To his knowledge, Pemberton stated the investigation began several weeks ago, but could not give an exact date due to him only being briefed on the situation after he was brought in as Gleason’s city attorney.
When asked if the investigation was for former city recorder Hunt or the office as a whole, he stated that the investigation is associated with activities that were done under the city recorder’s office and Angela Hunt was the city recorder. Regarding if other people were involved with these activities, that to his knowledge, there was not and that these activities were done strictly under that office.
When asked if the previous mayor and city board knew of these activities under investigation, Pemberton could not provide an answer as Pemberton did not serve as the city’s attorney during Diane Poole’s time as mayor. Typically, the city recorder will report to the mayor, which is why he emphasized that the activities under investigation happened under the Diane Poole’s administration as mayor.
“But to the extent of which the mayor and board may or may not have known of these activities,” Beau Pemberton stated, “I cannot say because I do not have any personal knowledge of it.”
The Comptroller’s Office is currently looking into all accounting and financial records pertaining to the city and that was as far as Pemberton was been briefed on the situation. Pemberton compared the Comptroller’s Office with a law enforcement agency, that he, along with the mayor and board of aldermen, are only briefed on this investigation on a need-to-know basis.
Pemberton concluded by saying he wanted to let the citizens of Gleason know, “Mayor Anderson and the board intend to be as transparent as possible under the circumstances under this investigation and that the mayor and board’s role is to restore confidence in the city government through this process.”
An interim city recorder has not yet been named, as of press time. The Gleason board will meet in a special session Thursday, January 7, to discuss this matter of hiring a new city recorder. This meeting will double as the regular monthly board meeting.

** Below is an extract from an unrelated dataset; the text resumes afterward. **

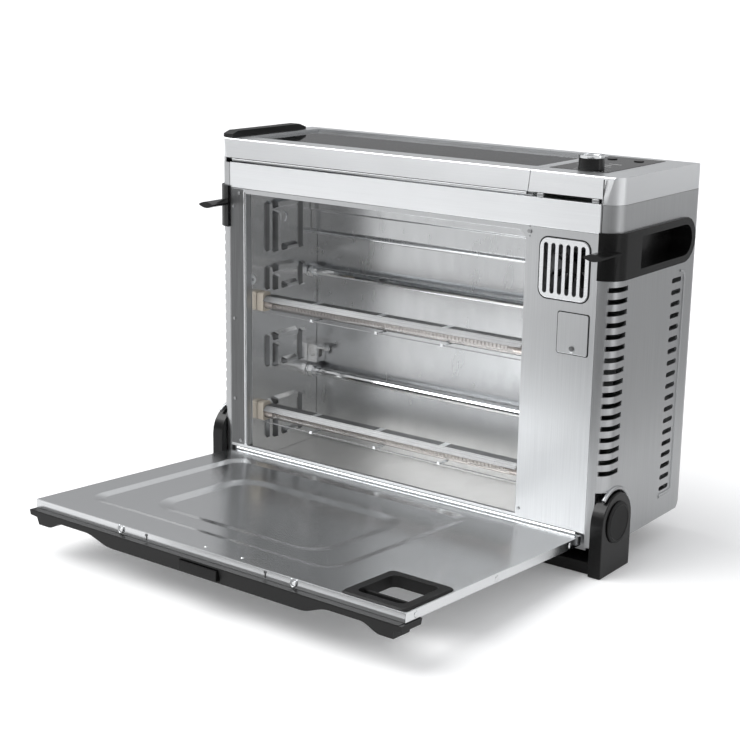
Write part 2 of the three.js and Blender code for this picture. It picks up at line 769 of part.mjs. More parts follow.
const windowY0 = glassMargin;
const windowY1 = bodyDepth - glassMargin + 2;
const bezelX0 = dividerX + 0.3;
function controlBezel() {
  let s = common(planSlab(bezelX0, halfW, panelZ1 + gap, bodyHeight, true),
    leanFace(bezelX0 - 1, halfW + 1, panelZ1 + gap));
  s = cut(s, box(bezelX0 - 1, frontX + gap, -2, bodyDepth + 1, panelZ1 - 1, faceZ0));
  s = cut(s, box(bezelX0 - 1, coverX + gap, bodyDepth - 4, bodyDepth + 1, panelZ1 - 1, faceZ0));
  s = cut(s, box(bezelX0 + sheet, halfW - 3, 9, bodyDepth - 6, panelZ1 - 1, bodyHeight - 6));
  return cut(s, box(bezelX0 + 4.5, halfW - 30, windowY0, windowY1, panelZ1, bodyHeight + 1));
}
add(housing, "control_bezel", controlBezel(), steel);
const dialX = halfW - 30 - 22.8;
const buttons = [[dialX - 26, windowY1 - 22], [dialX + 4, windowY1 - 22]];
function controlGlass() {
  const e = gap;
  const plate = box(bezelX0 + 4.5 + e, halfW - 30 - e, windowY0 + e, windowY1 - e, bodyHeight - 3.4,
    bodyHeight + 0.3);
  const holes = buttons.map(([x, y]) => prismZ(circle(x, y, buttonR + 0.4, 16), bodyHeight - 9,
    bodyHeight + 4));
  return cut(plate, prismZ(circle(dialX, dialInset, 3.4, 12), bodyHeight - 9, bodyHeight + 4), ...holes);
}
add(housing, "control_glass", controlGlass(), gloss);
add(
  housing,
  "control_board",
  box(bezelX0 + 6, halfW - 34, windowY0 + 4, windowY1 - 4, bodyHeight - 17.5, bodyHeight - 15.9),
  board
);

// ---------------------------------------------------------------- glass door
const faceDoor = new THREE.Group();
housing.add(faceDoor);
const doorX1 = dividerX - 0.3;
function faceFrame() {
  let s = common(planSlab(doorSideX, doorX1, faceZ0, bodyHeight, false),
    leanFace(doorSideX - 1, doorX1 + 1, faceZ0));
  s = cut(s, box(doorSideX + 8, doorX1 - 3, 12, bodyDepth - 6, faceZ0 - 1, bodyHeight - 9));
  const [x0, x1] = [doorSideX + 20, doorX1 - 8];
  s = cut(s, box(x0, x1, windowY0, windowY1, bodyHeight - 3 - glassT, bodyHeight + 1));
  const l = glassLap;
  return cut(s, box(x0 + l, x1 - l, windowY0 + l, windowY1 - l, faceZ0 - 1, bodyHeight + 1));
}
add(faceDoor, "face_door_frame", faceFrame(), steel);
function faceGlass() {
  const e = gap;
  const [x0, x1] = [doorSideX + 20 + e, doorX1 - 8 - e];
  const z = bodyHeight - 3 - glassT + e;
  return box(x0, x1, windowY0 + e, windowY1 - e, z, z + glassT);
}
add(faceDoor, "face_door_glass", faceGlass(), glassy);
function grip() {
  const x0 = doorSideX + 0.6;
  const z = bodyHeight + gap;
  const y0 = 9;
  const rail = prismX(
    [[y0, z], [y0 + gripLength, z], [y0 + gripLength, z + gripHeight - 4],
      [y0 + gripLength - 12, z + gripHeight],
      [y0 + 9, z + gripHeight], [y0, z + gripHeight - 3]],
    x0,
    x0 + gripWidth
  );
  const tab = box(doorSideX - 3.2, doorSideX - gap, frontEdgeR + 2, frontEdgeR + 14, bodyHeight - 9,
    z + 3);
  const bridge = box(doorSideX - 3.2, x0 + 2, frontEdgeR + 2, frontEdgeR + 14, z, z + 3);
  return join(rail, bridge, tab);
}
add(faceDoor, "door_grip", grip(), black);

// ---------------------------------------------------------------- underside door
// Its own frame has the inner edge at the origin, the free edge towards -Y and the inner face at z = 0.
const underDoor = new THREE.Group();
underDoor.position.set(0, doorNearY, doorNearZ);
underDoor.rotation.x = THREE.MathUtils.degToRad(-doorTilt);
housing.add(underDoor);
const ductW = grilleWidth / 2;
const ductH = grilleHeight / 2 + ductTall;
function tray() {
  const [x, L, t] = [doorHalf, doorLength, doorSheet];
  let s = cut(
    box(-x, x, -L, 0, -doorFlange, 0),
    box(-x + t, x - t, -L + t, -t, -doorFlange - 1, -t)
  );
  // two-step stamped well over the cavity opening
  const wells = [
    [openX0 + 9, openX1 - 33, -L + 38, -27, 22],
    [openX0 + 64, openX1 - 73, -L + 70, -79, 30],
  ];
  const well = (i, grow, d0, d1) => {
    const [a, b, c, d, r] = wells[i];
    const e = recessSlope[i];
    return loftZ(
      rounded(a + e - grow, b - e + grow, c + e - grow, d - e + grow, r - e / 2, 4), d0,
      rounded(a - grow, b + grow, c - grow, d + grow, r, 4), d1
    );
  };
  const [d1, d2] = recessDepth;
  s = join(s, well(0, t, -d1 - t, -t / 2), well(1, t, -d2 - t, -d1 - t / 2));
  s = cut(s, well(0, 0, -d1, 0.01), well(1, 0, -d2, -d1 + 0.01));
  const duct = box(ductX - ductW, ductX + ductW, -ductU - ductH, -ductU + ductH, -doorFlange - 5, 5);
  return cut(s, duct);
}
add(underDoor, "underside_door", tray(), bright);

function duct() {
  const b = ductBorder;
  const e = gap;
  const c = -ductU;
  const rim = loftZ(
    rounded(ductX - ductW - b, ductX + ductW + b, c - ductH - b, c + ductH + b, 6, 3), e,
    rounded(ductX - ductW - b + 1.5, ductX + ductW + b - 1.5, c - ductH - b + 1.5,
      c + ductH + b - 1.5, 5, 3), ductProud
  );
  const wall = box(ductX - ductW + e, ductX + ductW - e, c - ductH + e, c + ductH - e, -doorFlange,
    ductProud - 0.5);
  const w = ductWall;
  const hole = prismZ(rounded(ductX - ductW + w, ductX + ductW - w, c - ductH + w, c + ductH - w, 6,
    3), -20, 10);
  const s = cut(join(rim, wall), hole);
  const y = c - ductH * 0.45;
  return join(s, box(ductX - ductW + 1, ductX + ductW - 1, y - 1.5, y + 1.5, -doorFlange, -1.5));
}
add(underDoor, "duct_ring", duct(), gloss);

const barFront = -doorLength - barReach;
const latchZ = -doorFlange - 2.5;

// A soft S from one level to another.
function swept(x0, z0, x1, z1, n) {
  const at = (i) => (1 - Math.cos((Math.PI * i) / n)) / 2;
  return Array.from({ length: n + 1 }, (_, i) => [x0 + ((x1 - x0) * i) / n, z0 + (z1 - z0) * at(i)]);
}

function frontBar() {
  const x = doorHalf + barOverhang;
  const top = -doorFlange - gap;
  const low = -doorFlange - barDepth;
  const mid = low + 9;
  const half = [
    [x, top], [x, mid + 1], [x - 9, mid], [x - 10, low + 1],
    ...swept(x - 24, low + 1, x - 44, mid, 6), ...swept(x - 78, mid, x - 112, low, 8),
  ];
  const outline = [...half, ...half.map(([a, b]) => [-a, b]).reverse()];
  const y0 = barFront;
  const side = [[y0, top], [y0 + 4, low], [y0 + 27, low], [y0 + 31, top]];
  let s = common(prismY(outline.reverse(), y0 - 1, y0 + 40), prismX(side, -x - 1, x + 1));
  // a lip that covers the free edge of the sheet, from outside
  s = join(s, box(-x + 3, x - 3, y0, -doorLength - gap, top - 1, top + barLip));
  const w = latchWidth / 2 + 0.6;
  s = cut(s, box(-w, w, y0 - 5, y0 + 16, latchZ - latchHeight - 0.6, latchZ + 0.6));
  // hollow behind, open towards the hinge
  const [h0, h1] = [y0 + 18, y0 + 45];
  for (const side of [-1, 1]) {
    const a = side < 0 ? -x + 110 : 6;
    s = cut(s, box(a, a + x - 116, h0, h1, low + 2.5, top - 2.5));
  }
  return s;
}
add(underDoor, "front_bar", frontBar(), black);
const latch = new THREE.Group();
underDoor.add(latch);
add(
  latch,
  "latch_button",
  box(-latchWidth / 2, latchWidth / 2, barFront - 1.6, barFront + 16 - latchTravel - 1,
    latchZ - latchHeight, latchZ),
  gloss
);

// The rod that the underside door turns on, found from its open and closed places.
function hingeCentre() {
  const a = -THREE.MathUtils.degToRad(90 - doorTilt);
  const [c, s] = [Math.cos(a), Math.sin(a)];
  const ry = c * doorNearY - s * doorNearZ;
  const rz = s * doorNearY + c * doorNearZ;
  const [dy, dz] = [-doorSeat - ry, doorFoot - rz];
  const det = (1 - c) ** 2 + s ** 2;
  return [((1 - c) * dy - s * dz) / det, (s * dy + (1 - c) * dz) / det];
}
const [hingeY, hingeZ] = hingeCentre();
add(
  housing,
  "under_hinge_rod",
  prismX(circle(hingeY, hingeZ, rodUnderR, 8), -doorHalf + 6, doorHalf - 6),
  satin
);

// ---------------------------------------------------------------- dial, buttons and fans
const dial = new THREE.Group();
dial.position.set(dialX, dialInset, bodyHeight);
housing.add(dial);
const knob = [[0, -8], [2.8, -8], [2.8, 0.7], [dialR, 0.7], [dialR, dialHeight - 3.5],
  [dialR - 1.2, dialHeight - 1],
  [dialR - 2.4, dialHeight], [0, dialHeight]];
add(dial, "dial", geometry(solid(new THREE.LatheGeometry(knob.map((p) => new THREE.Vector2(...p)), 32)
  .rotateX(Math.PI / 2))), black);
["power_button", "light_button"].forEach((name, i) => {
  const [x, y] = buttons[i];
  add(housing, name, prismZ(circle(x, y, buttonR, 16), bodyHeight - 6, bodyHeight + 1.2), gloss);
});

function rotor(hubR, r, blades, width, back) {
  let s = solid(new THREE.CylinderGeometry(hubR, hubR, width, 16));
  if (back) s = join(s, new THREE.CylinderGeometry(r * 0.96, r * 0.96, 1.2, 24).translate(0,
    -width / 2 + 0.6, 0));
  for (let i = 0; i < blades; i++) {
    const b = new THREE.BoxGeometry(r - hubR + 2, width * 0.9, 1.6);
    if (!back) b.rotateX(0.6);
    b.translate(hubR + (r - hubR) / 2 - 1, 0, 0).rotateY((i / blades) * Math.PI * 2);
    s = join(s, b);
  }
  return geometry(s);
}
const coolingFan = new THREE.Group();
coolingFan.position.set(grilleX, 18, grilleZ);
housing.add(coolingFan);
add(coolingFan, "cooling_fan", rotor(7, fanR, 7, 9, false), black);
const coolingMotor = prismY(circle(grilleX, grilleZ, 14, 12), 23.5, 44);
add(housing, "cooling_motor",
  join(coolingMotor, box(bezelX0 + 2, grilleX, 30, 36, grilleZ - 8, grilleZ + 8)), satin);
const ovenFan = new THREE.Group();
ovenFan.position.set(dividerX + 12, ovenFanY, ovenFanZ);
ovenFan.rotation.z = Math.PI / 2;
housing.add(ovenFan);
add(ovenFan, "oven_fan", rotor(8, ovenFanR, 8, 14, true), bright);
const motor = prismX(circle(ovenFanY, ovenFanZ, 22, 12), dividerX + 20.5, dividerX + 62);
const motorPlate = box(dividerX + 24, dividerX + 27, ovenFanY - ovenFanR, ovenFanY + ovenFanR,
  ovenFanZ - ovenFanR, ovenFanZ + ovenFanR);
add(housing, "oven_fan_motor", join(motor, motorPlate), satin);

export default root;
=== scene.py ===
import json
import math

import bpy
from mathutils import Matrix, Vector

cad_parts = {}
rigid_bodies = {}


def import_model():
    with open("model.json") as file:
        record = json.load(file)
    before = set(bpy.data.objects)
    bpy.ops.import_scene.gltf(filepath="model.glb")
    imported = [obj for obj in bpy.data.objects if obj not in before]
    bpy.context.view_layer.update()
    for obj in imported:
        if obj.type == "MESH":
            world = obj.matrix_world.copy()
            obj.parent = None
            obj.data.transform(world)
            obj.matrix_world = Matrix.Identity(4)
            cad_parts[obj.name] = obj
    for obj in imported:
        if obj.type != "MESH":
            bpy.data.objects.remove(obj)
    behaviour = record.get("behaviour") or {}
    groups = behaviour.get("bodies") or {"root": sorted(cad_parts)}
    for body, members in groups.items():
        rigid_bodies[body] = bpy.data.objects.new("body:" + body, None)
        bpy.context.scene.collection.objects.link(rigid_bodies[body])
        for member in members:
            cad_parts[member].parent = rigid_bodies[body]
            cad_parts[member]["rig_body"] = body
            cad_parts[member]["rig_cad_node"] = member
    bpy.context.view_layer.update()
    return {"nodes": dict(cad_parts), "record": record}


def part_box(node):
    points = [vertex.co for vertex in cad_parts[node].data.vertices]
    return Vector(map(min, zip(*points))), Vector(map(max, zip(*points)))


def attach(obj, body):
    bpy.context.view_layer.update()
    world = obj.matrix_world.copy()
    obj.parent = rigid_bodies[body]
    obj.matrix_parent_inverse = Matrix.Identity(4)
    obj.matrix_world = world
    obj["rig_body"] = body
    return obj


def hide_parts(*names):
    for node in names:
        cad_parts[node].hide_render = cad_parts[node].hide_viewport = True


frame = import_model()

MM = 0.001
NODES = frame["nodes"]
BODY_OF = {node: body for body, nodes in frame["record"]["behaviour"]["bodies"].items()
           for node in nodes}
SCENE = bpy.context.scene


# ---------------------------------------------------------------- camera, lights and floor

CAMERA_PLACE = (0.9286, -1.2943, 0.5838)
CAMERA_AZIMUTH, CAMERA_ELEVATION, CAMERA_ROLL = 36.65, 14.61, 0.89  # degrees
CAMERA_LENS, CAMERA_SENSOR = 76.2, 36.0  # millimetres


def place_camera():
    """The camera looks down a little from the front right corner, leaning by under a degree."""
    azimuth, elevation, roll = (
        math.radians(a) for a in (CAMERA_AZIMUTH, CAMERA_ELEVATION, CAMERA_ROLL))
    back = Vector((math.sin(azimuth) * math.cos(elevation),
                   -math.cos(azimuth) * math.cos(elevation), math.sin(elevation)))
    right = (-back).cross(Vector((0, 0, 1))).normalized()
    above = right.cross(-back)
    across = right * math.cos(roll) + above * math.sin(roll)
    up = above * math.cos(roll) - right * math.sin(roll)
    data = bpy.data.cameras.new("camera")
    data.lens, data.sensor_width = CAMERA_LENS, CAMERA_SENSOR
    data.clip_start, data.clip_end = 0.05, 200.0
    camera = bpy.data.objects.new("camera", data)
    SCENE.collection.objects.link(camera)
    turn = Matrix((across, up, back)).transposed().to_4x4()
    camera.matrix_world = Matrix.Translation(CAMERA_PLACE) @ turn
    SCENE.camera = camera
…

The board will take up discussion over hiring a new city recorder and will most likely begin advertising for qualified candidates to begin submitting resumes to the city for this job position.
The investigation is being conducted through the Comptroller’s Office under the division of Local Government Finance, which handles all statewide activities regarding city financial activities, record keeping, along with looking at any alleged or preserved irregularities or misconduct.
When contacted for official statement regarding this investigation, John Dunn, the Director of Communications with the Tennessee Comptrollers Office stated this, “The Comptroller’s Office has broad authority to review government entities including the City of Gleason. It is our policy to not comment further.”
John D. Cressman, Assistant General Counsel and Small Business Advocate with the Comptroller’s Office was contacted to release any early public documents regarding this investigation. “Unfortunately, the type of record you described in your request is confidential under Tenn. Code Ann. § 10-7-504(a)(22). We are unable to provide records relating to investigations or confirm whether there is even an investigation taking place,” Cressman responded.
The Office of the Tennessee Comptroller of the Treasury is responsible for the audit of state and local governmental entities and participates in the general financial and administrative management and oversight of Tennessee state government. This office also is a member of many state government committees, boards, and commissions, and staffs several boards, including the State Funding Board, Utility Management Review Board, and Water & Wastewater Financing Board.
A city recorder’s position in a city government is to be responsible for a broad range of administrative, accounting, and support services under the general supervision of the mayor and city governing body. A few of the responsibilities that might go to a city recorder include: preparing annual budgets for all funds, being responsible for accounting and financial records of all funds, including bank statements and invoices, bond payments, drafting checks, and accounts payable, depositing city receipts at the bank, issuing licenses and keeping a variety of records, such as property tax relief vouchers and business tax licenses, and preparing statements and makes a variety of reports for solid waste collection, workers compensation claims, annual audit and certain state agencies.